In early 2007, Louise Campbell, who at that stage had been pegged to win full custody, dropped her claim for full custody against the backdrop of her daughter's continued insistence that she did not want to live with her mother. The parents eventually reached an out of court settlement that grants Louise visitation rights.

=== Final decision ===
Naheeda Mehboob Elahi, counsel of mother of Misbah Irum extended an offer of deal on behalf of her client and submitted that she wanted to withdraw all the cases.

The court accepted her request and issued directives to seek view point of the concerned party in this respect.
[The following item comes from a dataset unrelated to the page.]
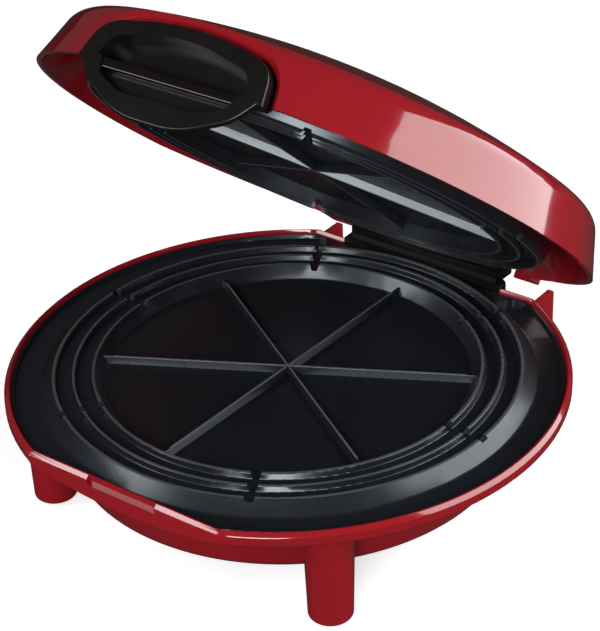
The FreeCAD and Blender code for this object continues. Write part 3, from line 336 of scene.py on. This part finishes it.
FINISHES = {
    "red_shell": RED,
    "ridged_plate": LOWER_COATING,
    "pad_rubber": RUBBER,
    "screw_steel": ZINC,
    "black_moulding": BLACK,
    "bar_moulding": BAR,
    "element_steel": ELEMENT,
    "aluminised_sheet": SHEET,
    "thermostat_body": PHENOLIC,
    "fuse_case": BRASS,
    "terminal_ceramic": CERAMIC,
    "bushing_rubber": RUBBER,
    "pin_steel": PIN,
}
slots = {entry["node"]: entry["material_slot"] for entry in frame["record"]["subparts"]}
riders = {node: body for body, group in frame["record"]["behaviour"]["bodies"].items() for node in group}
COATED = ["lower_plate", "upper_plate"]
CURVED = [
    "base_shell", "lid_shell", "handle_frame", "handle_bar",
    "hinge_base_bracket", "hinge_lid_bracket", "inlet_bushing",
    "foot_front_left", "foot_front_right", "foot_rear_left", "foot_rear_right",
]


def finish_of(node):
    return UPPER_COATING if node == "upper_plate" else FINISHES[slots[node]]


def dress(thing, material):
    thing.data.materials.clear()
    thing.data.materials.append(material)


for name, thing in nodes.items():
    dress(thing, finish_of(name))

# ---- smooth copies of the curved pieces ----

# Corners nearer than this are one corner.
WELD = 1e-6

# Edges that turn by less than this, in degrees, are shaded as one curve.
PLATE_SMOOTH = 50.0
SHELL_SMOOTH = 32.0
SCREW_SMOOTH = 30.0


def shade(mesh, angle):
    """Merges the corners, and shades curves smooth and edges over the angle crisp."""
    form = bmesh.new()
    form.from_mesh(mesh)
    bmesh.ops.remove_doubles(form, verts=form.verts, dist=WELD)
    for face in form.faces:
        face.smooth = True
    for edge in form.edges:
        edge.smooth = len(edge.link_faces) == 2 and edge.calc_face_angle(0.0) < math.radians(angle)
    form.to_mesh(mesh)
    form.free()


def settled(draft):
    """The draft's mesh with its modifiers worked in; the draft itself goes."""
    graph = bpy.context.evaluated_depsgraph_get()
    mesh = bpy.data.meshes.new_from_object(draft.evaluated_get(graph))
    bpy.data.objects.remove(draft)
    return mesh


def stand_in(name, node, mesh):
    """Puts a finished mesh in a node's place."""
    piece = link(name, mesh)
    dress(piece, finish_of(node))
    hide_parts(node)
    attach(piece, riders[node])


def smooth_copy(node):
    """The same form with merged corners, smooth curves and crisp edges."""
    mesh = nodes[node].data.copy()
    if node in COATED:
        shade(mesh, PLATE_SMOOTH)
    else:
        shade(mesh, SHELL_SMOOTH)
        draft = link("draft", mesh)
        weighted = draft.modifiers.new("even shading", "WEIGHTED_NORMAL")
        weighted.keep_sharp = True
        weighted.weight = 100
        mesh = settled(draft)
    stand_in(node + "_smooth", node, mesh)


for name in CURVED + COATED:
    smooth_copy(name)

# ---- screws ----

# Sizes of every screw in metres. CROWN_SHARE is the dome's top beside the whole head, and corners
# farther out than RIM_SHARE of the head are its rim.
HEAD_RADIUS = 0.0032
HEAD_HEIGHT = 0.0022
CROWN_SHARE = 0.72
SHANK_RADIUS = 0.0016
CROSS_REACH = 0.0019
CROSS_WIDTH = 0.0007
CROSS_DEPTH = 0.0013
SIDES = 24
RIM_SHARE = 0.9

# Which way each node's screws stand, up or down it.
LID_TILT = Matrix.Rotation(-OPEN, 3, "X")
UPRIGHT = Vector((0.0, 0.0, 1.0))
LEVEL = Vector((0.0, 1.0, 0.0))
SCREWS = {
    "foot_screws": UPRIGHT, "lower_plate_screws": UPRIGHT, "lower_clip_screws": UPRIGHT,
    "lower_shield_screws": UPRIGHT, "hinge_base_screws": LEVEL,
    "upper_plate_screws": LID_TILT @ UPRIGHT, "upper_clip_screws": LID_TILT @ UPRIGHT,
    "upper_shield_screws": LID_TILT @ UPRIGHT, "hinge_lid_screws": LID_TILT @ UPRIGHT,
    "handle_screws": LID_TILT @ LEVEL,
}


class Builder:
    """A Geometry Nodes tree, written as calls."""

    def __init__(self, name, sizes):
        self.tree = bpy.data.node_groups.new(name, "GeometryNodeTree")
        face = self.tree.interface
        face.new_socket("Geometry", in_out="OUTPUT", socket_type="NodeSocketGeometry")
        face.new_socket("Geometry", in_out="INPUT", socket_type="NodeSocketGeometry")
        self.keys = {}
        for label, kind in sizes.items():
            self.keys[label] = face.new_socket(label, in_out="INPUT", socket_type=kind).identifier
        self.given = self.tree.nodes.new("NodeGroupInput").outputs

    def add(self, kind, settings=None, inputs=None, output=0):
        made = self.tree.nodes.new(kind)
        for key, value in (settings or {}).items():
            setattr(made, key, value)
        for key, value in (inputs or {}).items():
            for each in value if isinstance(value, list) else [value]:
                if isinstance(each, bpy.types.NodeSocket):
                    self.tree.links.new(each, made.inputs[key])
                else:
                    made.inputs[key].default_value = each
        return made.outputs[output]

    def maths(self, operation, first, second):
        return self.add("ShaderNodeMath", {"operation": operation}, {0: first, 1: second})

    def shift(self, shape, rise):
        """Lifts a shape by the given height."""
        return self.add("GeometryNodeTransform", None, {
            "Geometry": shape, "Translation": self.add("ShaderNodeCombineXYZ", None, {"Z": rise}),
        })

    def merge(self, operation, shapes):
        """Joins shapes, or cuts the rest from the first."""
        keys = {1: shapes} if operation == "UNION" else {0: shapes[0], 1: shapes[1:]}
        return self.add("GeometryNodeMeshBoolean", {"operation": operation, "solver": "EXACT"}, keys)

    def cone(self, top, bottom, depth):
        return self.add("GeometryNodeMeshCone", {"fill_type": "NGON"}, {
            "Vertices": SIDES, "Radius Top": top, "Radius Bottom": bottom, "Depth": depth,
        })

    def block(self, x, y, z):
        return self.add("GeometryNodeMeshCube", None, {
            "Size": self.add("ShaderNodeCombineXYZ", None, {"X": x, "Y": y, "Z": z}),
        })

    def finish(self, shape, material):
        real = self.add("GeometryNodeRealizeInstances", None, {"Geometry": shape})
        dressed = self.add("GeometryNodeSetMaterial", None, {"Geometry": real, "Material": material})
        out = self.tree.nodes.new("NodeGroupOutput")
        self.tree.links.new(dressed, out.inputs[0])


def screw_tree():
    """Pan-head screws with a cross recess, one on each point, heads towards -Z."""
    sizes = {name: "NodeSocketFloat" for name in (
        "Head radius", "Head height", "Shank radius", "Shank length",
        "Cross reach", "Cross width", "Cross depth",
    )}
    build = Builder("pan_head_screws", {**sizes, "Material": "NodeSocketMaterial"})
    given = build.given
    wide, thin = given["Head radius"], given["Shank radius"]
    half = build.maths("MULTIPLY", given["Head height"], 0.5)
    middle = build.maths("MULTIPLY", half, -1.0)
    top = build.maths("MULTIPLY", given["Head height"], -1.0)
    crown = build.maths("MULTIPLY", wide, CROWN_SHARE)
    length = build.maths("ADD", given["Shank length"], half)
    lip = build.shift(build.cone(wide, wide, half), middle)
    dome = build.shift(build.cone(wide, crown, half), top)
    shank = build.shift(build.cone(thin, thin, length), middle)
    solid = build.merge("UNION", [lip, dome, shank])
    slot = given["Cross width"]
    deep = build.maths("MULTIPLY", given["Cross depth"], 2.0)
    reach = build.maths("MULTIPLY", given["Cross reach"], 2.0)
    arms = [build.shift(build.block(x, y, deep), top) for x, y in ((reach, slot), (slot, reach))]
    cut = build.merge("DIFFERENCE", [solid, *arms])
    pointing = build.add(
        "GeometryNodeInputNamedAttribute", {"data_type": "FLOAT_VECTOR"}, {"Name": "pointing"})
    turn = build.add("FunctionNodeAlignRotationToVector", {"axis": "Z"}, {"Vector": pointing})
    placed = build.add("GeometryNodeInstanceOnPoints", None, {
        "Points": given["Geometry"], "Instance": cut, "Rotation": turn,
    })
    build.finish(placed, given["Material"])
    return build


def screw_spots(node, axis):
    """Where each screw's head bears, which way its shank points, and how long the shank is."""
    form = bmesh.new()
    form.from_mesh(nodes[node].data)
    bmesh.ops.remove_doubles(form, verts=form.verts, dist=WELD)
    seen, spots = set(), []
    for first in form.verts:
        if first in seen:
            continue
        seen.add(first)
        group = [first]
        for vert in group:
            for link_edge in vert.link_edges:
                other = link_edge.other_vert(vert)
                if other not in seen:
                    seen.add(other)
                    group.append(other)
        points = np.array([vert.co[:] for vert in group])
        along = points @ np.array(axis)
        low, high = along.min(), along.max()
        across = points - np.outer(along, axis)
        middle = (across.min(axis=0) + across.max(axis=0)) / 2.0
        rim = np.linalg.norm(across - middle, axis=1) > RIM_SHARE * HEAD_RADIUS
        up = np.median(along[rim]) < (low + high) / 2.0
        seat = low + HEAD_HEIGHT if up else high - HEAD_HEIGHT
        spots.append((Vector(middle) + axis * seat, axis if up else -axis, high - low - HEAD_HEIGHT))
    form.free()
    return spots


def fit_screws(node, axis, tree):
    """Puts a cross-head screw in the place of each of a node's screws."""
    spots = screw_spots(node, axis)
    mesh = bpy.data.meshes.new(node)
    mesh.from_pydata([spot for spot, _, _ in spots], [], [])
    mesh.attributes.new("pointing", "FLOAT_VECTOR", "POINT").data.foreach_set(
        "vector", np.array([pointing[:] for _, pointing, _ in spots], dtype=np.float32).ravel())
    draft = link("draft", mesh)
    fitted = draft.modifiers.new("screws", "NODES")
    fitted.node_group = tree.tree
    for label, size in {
        "Head radius": HEAD_RADIUS, "Head height": HEAD_HEIGHT, "Shank radius": SHANK_RADIUS,
        "Shank length": spots[0][2], "Cross reach": CROSS_REACH, "Cross width": CROSS_WIDTH,
        "Cross depth": CROSS_DEPTH, "Material": FINISHES[slots[node]],
    }.items():
        fitted[tree.keys[label]] = size
    made = settled(draft)
    shade(made, SCREW_SMOOTH)
    stand_in(node + "_cross_head", node, made)


screw_maker = screw_tree()
for name, axis in SCREWS.items():
    fit_screws(name, axis, screw_maker)

# ---- floor, lamps and world ----

WHITE = (1.0, 1.0, 1.0, 1.0)
COOL = (0.92, 0.95, 1.0, 1.0)

# The floor as the camera sees it: its own light, and where it fades to plain white.
FLOOR_LIFT = 0.6
FADE_START = 0.35
FADE_END = 0.9

# The floor as other rays see it, bounced and mirrored.
FLOOR_BOUNCE = 0.3
FLOOR_SHEEN = 0.05

# Half the floor's width, and its height, just under the feet.
FLOOR_HALF = 6.0
FLOOR_LEVEL = -0.0003

AMBIENT = 0.05


def stage():
    """A pale floor under the feet: white to the camera, and darker in the light that it sends back."""
    finish = Finish("pale_floor")
    mottle = finish.noise(3.0, 2.0)
    pale = finish.colours(mottle, (0.84, 0.84, 0.84), (0.87, 0.87, 0.87))
    mirrored = finish.node("ShaderNodeLightPath", output="Is Glossy Ray")
    sent_back = finish.colours(mirrored, (FLOOR_BOUNCE,) * 3, (FLOOR_SHEEN,) * 3)
    dim = finish.node("ShaderNodeBsdfDiffuse", None, {"Color": sent_back})
    matt = finish.node("ShaderNodeBsdfDiffuse", None, {"Color": pale})
    glow = finish.node("ShaderNodeEmission", None, {"Color": WHITE, "Strength": FLOOR_LIFT})
    lifted = finish.node("ShaderNodeAddShader", None, {0: matt, 1: glow})
    seen = finish.node("ShaderNodeLightPath", output="Is Camera Ray")
    reach = finish.node("ShaderNodeVectorMath", {"operation": "LENGTH"}, {0: finish.place}, "Value")
    white = finish.node("ShaderNodeEmission", None, {"Color": WHITE, "Strength": 1.0})
    fading = finish.step(reach, FADE_START, FADE_END)
    bright = finish.node("ShaderNodeMixShader", None, {0: fading, 1: lifted, 2: white})
    material = finish.end(finish.node("ShaderNodeMixShader", None, {0: seen, 1: dim, 2: bright}))
    mesh = bpy.data.meshes.new("floor")
    corners = [(x * FLOOR_HALF, y * FLOOR_HALF, FLOOR_LEVEL) for x, y in ((-1, -1), (1, -1), (1, 1), (-1, 1))]
    mesh.from_pydata(corners, [], [(0, 1, 2, 3)])
    floor = link("floor", mesh)
    dress(floor, material)


def lamp(name, spot, aim, size, radiance, along=(0.0, 0.0, 1.0)):
    """A soft box that faces aim, its long side along the given direction."""
    data = bpy.data.lights.new(name, "AREA")
    data.shape = "RECTANGLE"
    data.size, data.size_y = size
    data.energy = radiance * math.pi * size[0] * size[1]
    thing = link(name, data)
    back = (Vector(spot) - Vector(aim)).normalized()
    side = Vector(along) - back * Vector(along).dot(back)
    side.normalize()
    thing.matrix_world = standing(side, back.cross(side), back, spot)
    thing.visible_camera = False


def world():
    """White behind everything for the camera, and a weak cool fill for the rest."""
    scene = bpy.context.scene
    made = bpy.data.worlds.new("studio")
    scene.world = made
    made.use_nodes = True
    tree = made.node_tree
    tree.nodes.clear()
    path = tree.nodes.new("ShaderNodeLightPath")
    seen = tree.nodes.new("ShaderNodeBackground")
    seen.inputs["Color"].default_value = WHITE
    seen.inputs["Strength"].default_value = 1.0
    fill = tree.nodes.new("ShaderNodeBackground")
    fill.inputs["Color"].default_value = COOL
    fill.inputs["Strength"].default_value = AMBIENT
    mix = tree.nodes.new("ShaderNodeMixShader")
    out = tree.nodes.new("ShaderNodeOutputWorld")
    tree.links.new(path.outputs["Is Camera Ray"], mix.inputs["Fac"])
    tree.links.new(fill.outputs["Background"], mix.inputs[1])
    tree.links.new(seen.outputs["Background"], mix.inputs[2])
    tree.links.new(mix.outputs["Shader"], out.inputs["Surface"])
    scene.view_settings.view_transform = "Standard"


stage()
lamp(
    "side_soft_box", spot=(1.24, 0.83, 0.75), aim=(0.1, 0.0, 0.2),
    size=(2.1, 1.27), radiance=3.8, along=(-0.447, 0.757, -0.476))
lamp(
    "front_soft_box", spot=(0.55, -1.5, 0.85), aim=(0.0, 0.0, 0.15),
    size=(0.8, 0.7), radiance=10.5, along=(1.0, 0.0, 0.0))
lamp(
    "left_soft_box", spot=(-1.0, -1.25, 1.0), aim=(0.0, 0.0, 0.1),
    size=(0.8, 0.6), radiance=6.0)
world()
Both the parties agreed on 4 points.

Both the parties signed on memorandum of reconciliation which was presented before the court.

Under the deal, mother of Misbah Irum will withdraw all the cases pending in the courts of Pakistan and Scotland. Misbah Irum's mother will be provided police security whenever she comes to Pakistan to meet her daughter and all the traveling expenses will be borne by Sajjad Rana, father of Misbah. Thirdly Misbah Irum will be at liberty to proceed to Scotland when she wills so after one year or ten years. Her father will not restrain her from going to Scotland. Mother of Misbah Irum will also be allowed to meet her sons besides her daughter in Pakistan.

Talking to the journalists on the occasion, Misbah Irum said she is very happy with the court's verdict and she has got relief. Now she will stay with her sisters and brothers in Pakistan.

=== Return to the UK ===
It had been reported in 2009 that Misbah/Molly was wanting to return to the UK and that the mother was accusing the father of preventing her from doing so, and also of not letting her maintain the contact rights with their daughter. On 6 February 2011, it was reported that Rana, now 16, had decided to return and had flown back with her brother. However, instead of flying back to Scotland, she went to stay with her sister in England. Her mother, now separated from Mr Campbell and no longer using his surname, said that the entire family was happy, and requested that the press now no longer report on their affairs.